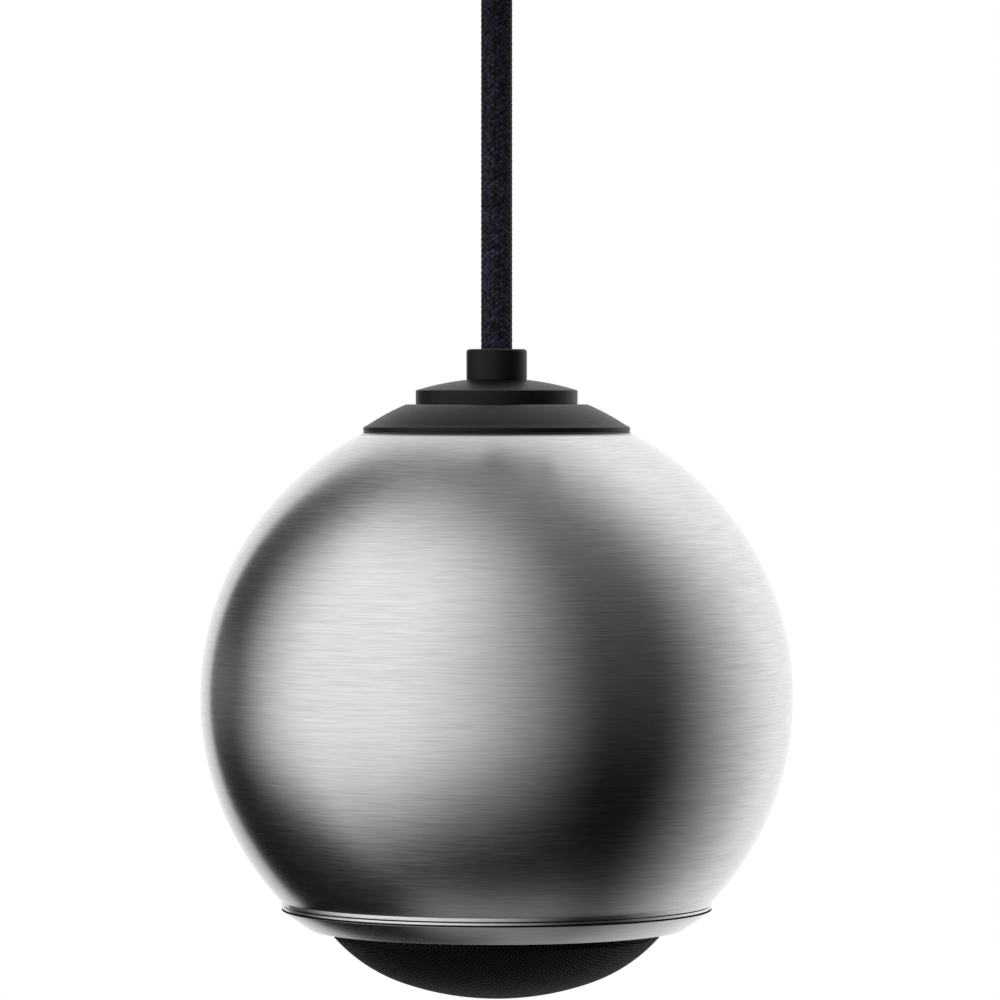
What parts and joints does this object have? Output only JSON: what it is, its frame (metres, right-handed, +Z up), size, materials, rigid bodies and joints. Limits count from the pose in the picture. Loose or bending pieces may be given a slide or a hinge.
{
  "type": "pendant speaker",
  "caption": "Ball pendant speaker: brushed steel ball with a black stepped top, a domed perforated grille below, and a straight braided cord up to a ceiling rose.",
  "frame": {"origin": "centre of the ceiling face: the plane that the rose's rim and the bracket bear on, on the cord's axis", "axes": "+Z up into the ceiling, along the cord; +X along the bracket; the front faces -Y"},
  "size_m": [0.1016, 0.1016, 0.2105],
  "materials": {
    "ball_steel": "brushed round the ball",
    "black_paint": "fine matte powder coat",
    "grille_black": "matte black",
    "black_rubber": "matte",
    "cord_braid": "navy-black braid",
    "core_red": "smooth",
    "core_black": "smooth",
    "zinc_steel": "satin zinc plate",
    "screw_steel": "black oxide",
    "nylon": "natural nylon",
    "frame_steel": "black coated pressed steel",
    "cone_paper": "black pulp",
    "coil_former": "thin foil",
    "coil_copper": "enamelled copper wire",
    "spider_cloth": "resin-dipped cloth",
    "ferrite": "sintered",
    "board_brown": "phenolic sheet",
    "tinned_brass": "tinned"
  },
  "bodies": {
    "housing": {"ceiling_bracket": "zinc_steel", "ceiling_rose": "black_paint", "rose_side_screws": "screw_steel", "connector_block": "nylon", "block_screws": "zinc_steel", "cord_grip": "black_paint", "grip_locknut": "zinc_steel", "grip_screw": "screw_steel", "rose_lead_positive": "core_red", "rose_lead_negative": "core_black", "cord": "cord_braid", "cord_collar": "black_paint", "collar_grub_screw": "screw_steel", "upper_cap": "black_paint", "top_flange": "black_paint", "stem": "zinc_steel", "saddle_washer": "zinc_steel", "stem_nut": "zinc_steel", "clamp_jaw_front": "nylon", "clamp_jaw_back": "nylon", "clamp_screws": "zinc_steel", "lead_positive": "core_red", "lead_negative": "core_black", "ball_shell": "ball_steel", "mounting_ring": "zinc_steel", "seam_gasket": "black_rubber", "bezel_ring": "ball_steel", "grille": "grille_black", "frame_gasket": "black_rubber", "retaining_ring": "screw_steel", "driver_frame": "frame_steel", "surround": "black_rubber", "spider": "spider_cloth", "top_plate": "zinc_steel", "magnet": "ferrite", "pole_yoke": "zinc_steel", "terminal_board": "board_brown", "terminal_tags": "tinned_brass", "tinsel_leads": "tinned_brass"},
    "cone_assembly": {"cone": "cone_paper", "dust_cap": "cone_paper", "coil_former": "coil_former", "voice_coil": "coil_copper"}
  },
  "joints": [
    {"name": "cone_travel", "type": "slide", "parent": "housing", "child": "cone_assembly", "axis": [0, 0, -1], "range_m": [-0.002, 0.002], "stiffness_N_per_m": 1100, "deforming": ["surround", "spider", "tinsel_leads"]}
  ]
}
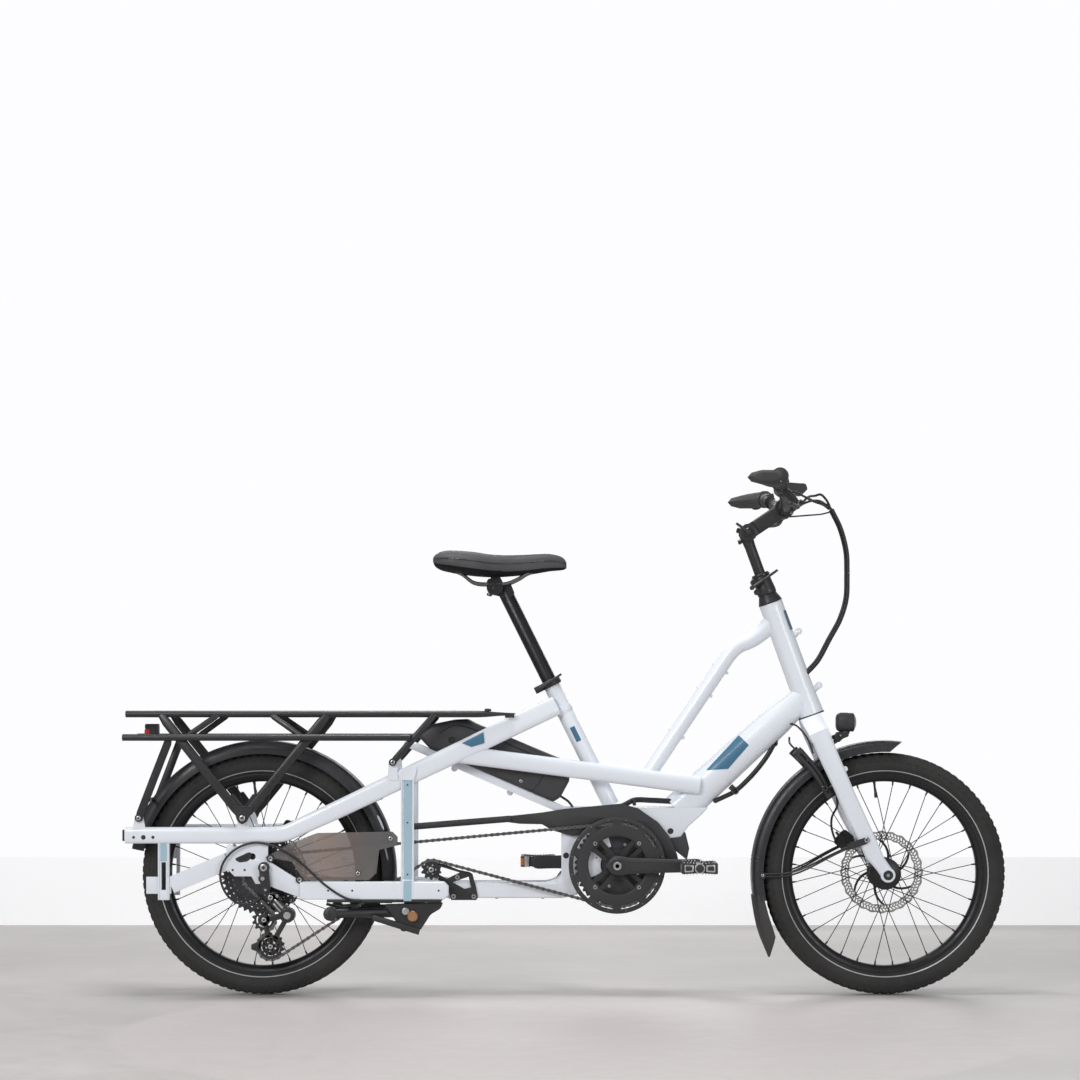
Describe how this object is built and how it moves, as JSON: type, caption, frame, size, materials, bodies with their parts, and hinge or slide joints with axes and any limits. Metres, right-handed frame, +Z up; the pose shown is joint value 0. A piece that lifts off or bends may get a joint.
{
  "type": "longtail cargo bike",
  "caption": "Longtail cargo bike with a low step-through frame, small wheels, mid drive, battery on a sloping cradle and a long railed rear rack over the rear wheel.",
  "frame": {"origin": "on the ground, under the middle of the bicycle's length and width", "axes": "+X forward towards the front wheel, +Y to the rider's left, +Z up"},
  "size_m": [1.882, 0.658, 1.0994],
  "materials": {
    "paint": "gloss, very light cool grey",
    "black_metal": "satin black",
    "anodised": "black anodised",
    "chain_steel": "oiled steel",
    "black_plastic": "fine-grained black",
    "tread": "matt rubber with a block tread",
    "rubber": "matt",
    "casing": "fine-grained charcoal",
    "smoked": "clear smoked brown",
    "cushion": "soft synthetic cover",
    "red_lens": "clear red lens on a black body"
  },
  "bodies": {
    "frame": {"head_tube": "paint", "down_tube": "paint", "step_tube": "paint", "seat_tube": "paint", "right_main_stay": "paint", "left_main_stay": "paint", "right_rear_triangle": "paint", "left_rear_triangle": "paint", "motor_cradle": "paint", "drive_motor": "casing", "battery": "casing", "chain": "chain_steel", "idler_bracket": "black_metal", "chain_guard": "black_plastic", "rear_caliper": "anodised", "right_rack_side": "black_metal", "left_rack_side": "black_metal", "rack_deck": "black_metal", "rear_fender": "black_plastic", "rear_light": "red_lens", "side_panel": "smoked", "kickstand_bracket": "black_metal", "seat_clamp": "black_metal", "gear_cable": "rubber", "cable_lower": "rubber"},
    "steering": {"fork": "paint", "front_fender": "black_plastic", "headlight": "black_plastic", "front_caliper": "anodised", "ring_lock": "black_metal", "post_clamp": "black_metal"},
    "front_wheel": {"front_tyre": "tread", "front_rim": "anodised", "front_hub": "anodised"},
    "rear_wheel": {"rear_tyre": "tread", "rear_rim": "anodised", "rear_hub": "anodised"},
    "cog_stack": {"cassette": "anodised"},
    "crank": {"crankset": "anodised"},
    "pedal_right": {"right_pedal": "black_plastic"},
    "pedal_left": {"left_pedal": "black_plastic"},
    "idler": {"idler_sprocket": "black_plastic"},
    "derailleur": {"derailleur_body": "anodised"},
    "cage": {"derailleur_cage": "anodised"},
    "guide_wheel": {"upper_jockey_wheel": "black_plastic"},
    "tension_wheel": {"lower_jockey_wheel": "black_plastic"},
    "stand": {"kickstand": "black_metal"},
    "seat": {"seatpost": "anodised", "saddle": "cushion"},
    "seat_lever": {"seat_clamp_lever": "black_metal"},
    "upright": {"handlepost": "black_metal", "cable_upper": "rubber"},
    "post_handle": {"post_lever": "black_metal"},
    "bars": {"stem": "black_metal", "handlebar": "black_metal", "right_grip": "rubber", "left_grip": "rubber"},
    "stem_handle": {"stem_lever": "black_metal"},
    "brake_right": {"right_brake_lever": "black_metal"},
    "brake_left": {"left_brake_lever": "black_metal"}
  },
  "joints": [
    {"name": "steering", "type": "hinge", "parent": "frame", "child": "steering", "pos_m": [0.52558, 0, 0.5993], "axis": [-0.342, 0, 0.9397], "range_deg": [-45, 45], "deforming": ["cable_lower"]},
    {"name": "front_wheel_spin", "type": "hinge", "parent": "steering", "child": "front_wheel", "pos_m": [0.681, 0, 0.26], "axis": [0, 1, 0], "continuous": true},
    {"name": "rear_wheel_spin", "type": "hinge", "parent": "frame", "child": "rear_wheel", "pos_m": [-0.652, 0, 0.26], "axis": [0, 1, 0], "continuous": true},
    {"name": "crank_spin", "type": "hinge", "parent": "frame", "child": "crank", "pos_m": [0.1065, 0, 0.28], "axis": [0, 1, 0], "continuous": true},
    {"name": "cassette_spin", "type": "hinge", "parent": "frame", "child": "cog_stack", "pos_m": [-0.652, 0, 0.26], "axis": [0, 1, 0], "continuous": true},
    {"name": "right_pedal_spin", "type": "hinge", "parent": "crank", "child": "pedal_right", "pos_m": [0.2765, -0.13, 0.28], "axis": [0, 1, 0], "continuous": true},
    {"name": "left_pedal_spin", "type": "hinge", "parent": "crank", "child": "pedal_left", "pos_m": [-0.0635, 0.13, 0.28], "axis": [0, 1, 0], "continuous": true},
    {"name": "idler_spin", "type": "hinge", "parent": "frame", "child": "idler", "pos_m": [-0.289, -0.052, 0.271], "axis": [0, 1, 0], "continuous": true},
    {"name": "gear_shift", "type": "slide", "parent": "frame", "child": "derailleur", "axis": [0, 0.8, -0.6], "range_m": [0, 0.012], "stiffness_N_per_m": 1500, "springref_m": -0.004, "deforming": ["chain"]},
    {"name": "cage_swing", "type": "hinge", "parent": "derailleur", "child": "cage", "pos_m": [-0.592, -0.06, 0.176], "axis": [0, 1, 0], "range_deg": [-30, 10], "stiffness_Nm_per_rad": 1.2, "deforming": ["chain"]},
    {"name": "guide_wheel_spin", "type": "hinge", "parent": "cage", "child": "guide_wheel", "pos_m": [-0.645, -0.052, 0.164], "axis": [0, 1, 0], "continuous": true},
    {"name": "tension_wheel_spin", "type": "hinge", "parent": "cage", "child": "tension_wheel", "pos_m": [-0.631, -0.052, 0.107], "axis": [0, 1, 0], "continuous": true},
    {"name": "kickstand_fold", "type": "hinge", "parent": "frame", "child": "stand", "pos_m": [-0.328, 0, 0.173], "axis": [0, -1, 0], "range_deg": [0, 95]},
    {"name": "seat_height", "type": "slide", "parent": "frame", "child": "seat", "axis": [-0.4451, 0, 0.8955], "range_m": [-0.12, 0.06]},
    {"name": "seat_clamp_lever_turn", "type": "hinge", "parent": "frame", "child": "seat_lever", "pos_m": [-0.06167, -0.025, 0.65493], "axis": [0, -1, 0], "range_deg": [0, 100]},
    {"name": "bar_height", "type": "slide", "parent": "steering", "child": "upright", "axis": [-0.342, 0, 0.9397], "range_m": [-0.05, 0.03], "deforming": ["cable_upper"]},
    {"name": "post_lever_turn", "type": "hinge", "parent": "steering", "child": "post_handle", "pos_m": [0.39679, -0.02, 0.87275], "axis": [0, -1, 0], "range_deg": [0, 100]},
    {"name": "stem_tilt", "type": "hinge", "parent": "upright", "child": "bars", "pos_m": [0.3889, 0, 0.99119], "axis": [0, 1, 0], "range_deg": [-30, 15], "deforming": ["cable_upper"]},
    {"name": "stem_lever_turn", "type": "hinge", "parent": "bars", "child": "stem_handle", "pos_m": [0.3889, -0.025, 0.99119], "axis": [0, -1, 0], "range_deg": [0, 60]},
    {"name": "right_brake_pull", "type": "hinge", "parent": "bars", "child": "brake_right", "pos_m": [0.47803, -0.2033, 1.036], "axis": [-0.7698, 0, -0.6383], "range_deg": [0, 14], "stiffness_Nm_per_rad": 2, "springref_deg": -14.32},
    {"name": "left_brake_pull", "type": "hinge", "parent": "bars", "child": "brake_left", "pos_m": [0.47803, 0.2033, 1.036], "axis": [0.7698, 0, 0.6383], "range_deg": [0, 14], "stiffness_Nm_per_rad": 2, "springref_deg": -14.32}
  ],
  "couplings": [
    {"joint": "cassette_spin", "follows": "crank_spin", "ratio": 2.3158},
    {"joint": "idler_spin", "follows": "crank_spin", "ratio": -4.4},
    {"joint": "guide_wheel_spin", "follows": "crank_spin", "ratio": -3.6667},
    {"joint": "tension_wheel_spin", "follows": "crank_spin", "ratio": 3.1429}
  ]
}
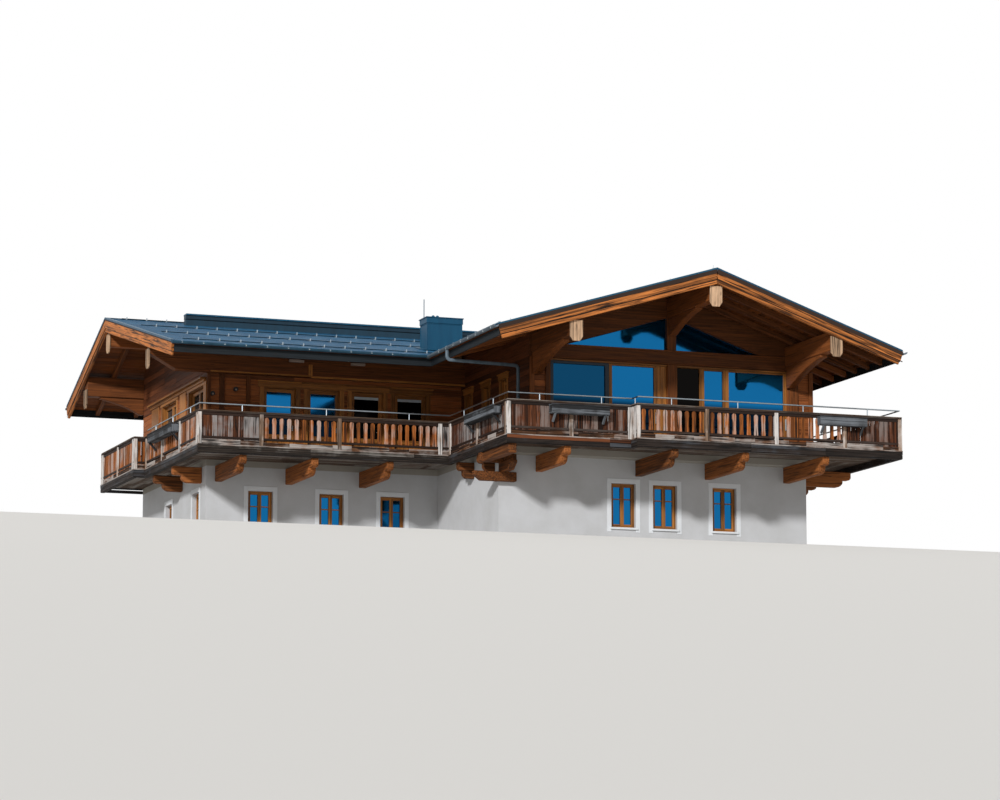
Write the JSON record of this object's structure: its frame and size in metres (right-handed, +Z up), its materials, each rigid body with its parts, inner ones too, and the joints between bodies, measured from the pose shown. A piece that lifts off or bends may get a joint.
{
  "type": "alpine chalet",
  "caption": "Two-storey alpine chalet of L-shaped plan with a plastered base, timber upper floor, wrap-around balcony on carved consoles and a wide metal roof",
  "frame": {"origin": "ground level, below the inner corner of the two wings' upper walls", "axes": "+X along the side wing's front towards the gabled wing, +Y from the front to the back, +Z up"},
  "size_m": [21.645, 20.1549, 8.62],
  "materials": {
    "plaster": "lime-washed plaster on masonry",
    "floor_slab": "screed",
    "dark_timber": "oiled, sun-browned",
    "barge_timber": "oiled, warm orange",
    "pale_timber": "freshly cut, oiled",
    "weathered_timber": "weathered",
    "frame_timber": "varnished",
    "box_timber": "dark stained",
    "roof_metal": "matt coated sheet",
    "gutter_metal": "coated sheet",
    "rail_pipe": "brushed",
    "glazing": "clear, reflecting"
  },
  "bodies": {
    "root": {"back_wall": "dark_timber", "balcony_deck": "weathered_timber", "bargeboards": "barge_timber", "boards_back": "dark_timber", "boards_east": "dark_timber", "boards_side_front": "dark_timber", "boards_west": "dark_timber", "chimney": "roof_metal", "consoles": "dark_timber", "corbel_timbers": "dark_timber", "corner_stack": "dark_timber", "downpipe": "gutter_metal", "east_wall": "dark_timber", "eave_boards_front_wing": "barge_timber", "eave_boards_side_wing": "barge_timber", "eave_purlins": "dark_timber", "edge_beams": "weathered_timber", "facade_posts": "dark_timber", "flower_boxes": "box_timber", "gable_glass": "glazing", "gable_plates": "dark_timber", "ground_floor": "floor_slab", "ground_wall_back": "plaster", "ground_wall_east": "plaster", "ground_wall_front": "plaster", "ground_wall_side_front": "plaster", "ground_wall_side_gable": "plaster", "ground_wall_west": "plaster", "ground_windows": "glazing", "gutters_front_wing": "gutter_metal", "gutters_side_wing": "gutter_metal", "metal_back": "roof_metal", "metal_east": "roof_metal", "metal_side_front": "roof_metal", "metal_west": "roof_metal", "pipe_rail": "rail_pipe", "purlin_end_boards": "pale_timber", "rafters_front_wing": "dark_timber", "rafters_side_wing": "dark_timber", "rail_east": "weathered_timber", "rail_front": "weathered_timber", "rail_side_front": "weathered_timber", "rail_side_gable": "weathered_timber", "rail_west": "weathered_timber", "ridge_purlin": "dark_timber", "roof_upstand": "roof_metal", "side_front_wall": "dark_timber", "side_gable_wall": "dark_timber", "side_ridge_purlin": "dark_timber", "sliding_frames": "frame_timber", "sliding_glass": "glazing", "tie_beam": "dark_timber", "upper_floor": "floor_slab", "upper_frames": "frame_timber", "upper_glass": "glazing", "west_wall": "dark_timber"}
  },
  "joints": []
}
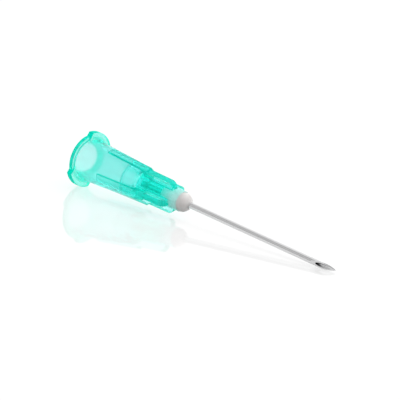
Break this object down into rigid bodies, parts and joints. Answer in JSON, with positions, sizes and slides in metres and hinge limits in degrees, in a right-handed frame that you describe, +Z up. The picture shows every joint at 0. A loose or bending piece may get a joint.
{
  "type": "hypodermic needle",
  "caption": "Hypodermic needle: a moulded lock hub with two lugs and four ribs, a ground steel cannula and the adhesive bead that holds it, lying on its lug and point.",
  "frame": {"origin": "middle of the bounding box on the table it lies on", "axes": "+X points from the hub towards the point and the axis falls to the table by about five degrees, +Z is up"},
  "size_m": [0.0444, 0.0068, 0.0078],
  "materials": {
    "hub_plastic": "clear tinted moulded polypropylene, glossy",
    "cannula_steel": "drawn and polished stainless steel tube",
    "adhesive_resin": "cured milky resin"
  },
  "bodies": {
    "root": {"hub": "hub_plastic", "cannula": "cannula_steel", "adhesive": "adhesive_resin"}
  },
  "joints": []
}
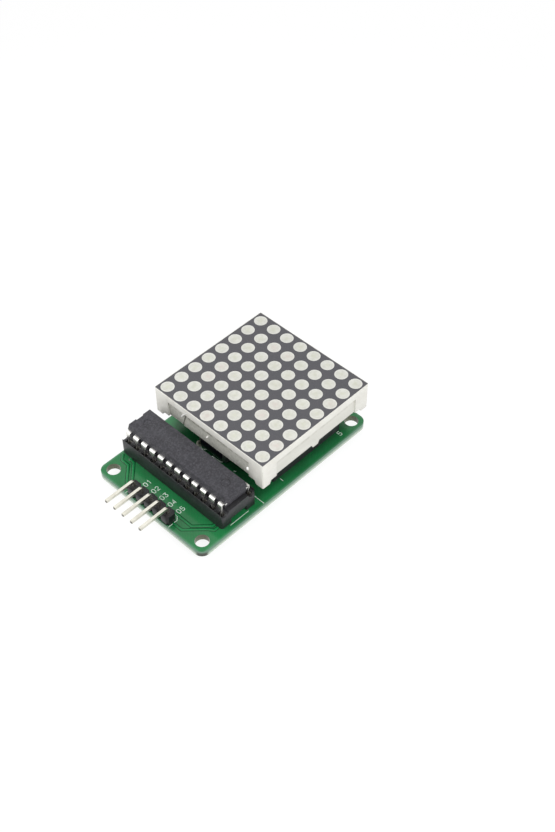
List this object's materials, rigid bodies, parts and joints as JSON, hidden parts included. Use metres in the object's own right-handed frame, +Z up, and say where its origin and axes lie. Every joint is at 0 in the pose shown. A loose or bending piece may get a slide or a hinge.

____________________

__Problem description__
Search the entries for "with" and copy out each line that has it.

__The response__
  "caption": "Ball pendant speaker: brushed steel ball with a black stepped top, a domed perforated grille below, and a straight braided cord up to a ceiling rose.",
Describe how this object is built and how it moves, as JSON: type, caption, frame, size, materials, bodies with their parts, and hinge or slide joints with axes and any limits. Metres, right-handed frame, +Z up; the pose shown is joint value 0. A piece that lifts off or bends may get a joint.
  "caption": "Longtail cargo bike with a low step-through frame, small wheels, mid drive, battery on a sloping cradle and a long railed rear rack over the rear wheel.",
    "tread": "matt rubber with a block tread",
Write the JSON record of this object's structure: its frame and size in metres (right-handed, +Z up), its materials, each rigid body with its parts, inner ones too, and the joints between bodies, measured from the pose shown. A piece that lifts off or bends may get a joint.
  "caption": "Two-storey alpine chalet of L-shaped plan with a plastered base, timber upper floor, wrap-around balcony on carved consoles and a wide metal roof",
Break this object down into rigid bodies, parts and joints. Answer in JSON, with positions, sizes and slides in metres and hinge limits in degrees, in a right-handed frame that you describe, +Z up. The picture shows every joint at 0. A loose or bending piece may get a joint.
  "caption": "Hypodermic needle: a moulded lock hub with two lugs and four ribs, a ground steel cannula and the adhesive bead that holds it, lying on its lug and point.",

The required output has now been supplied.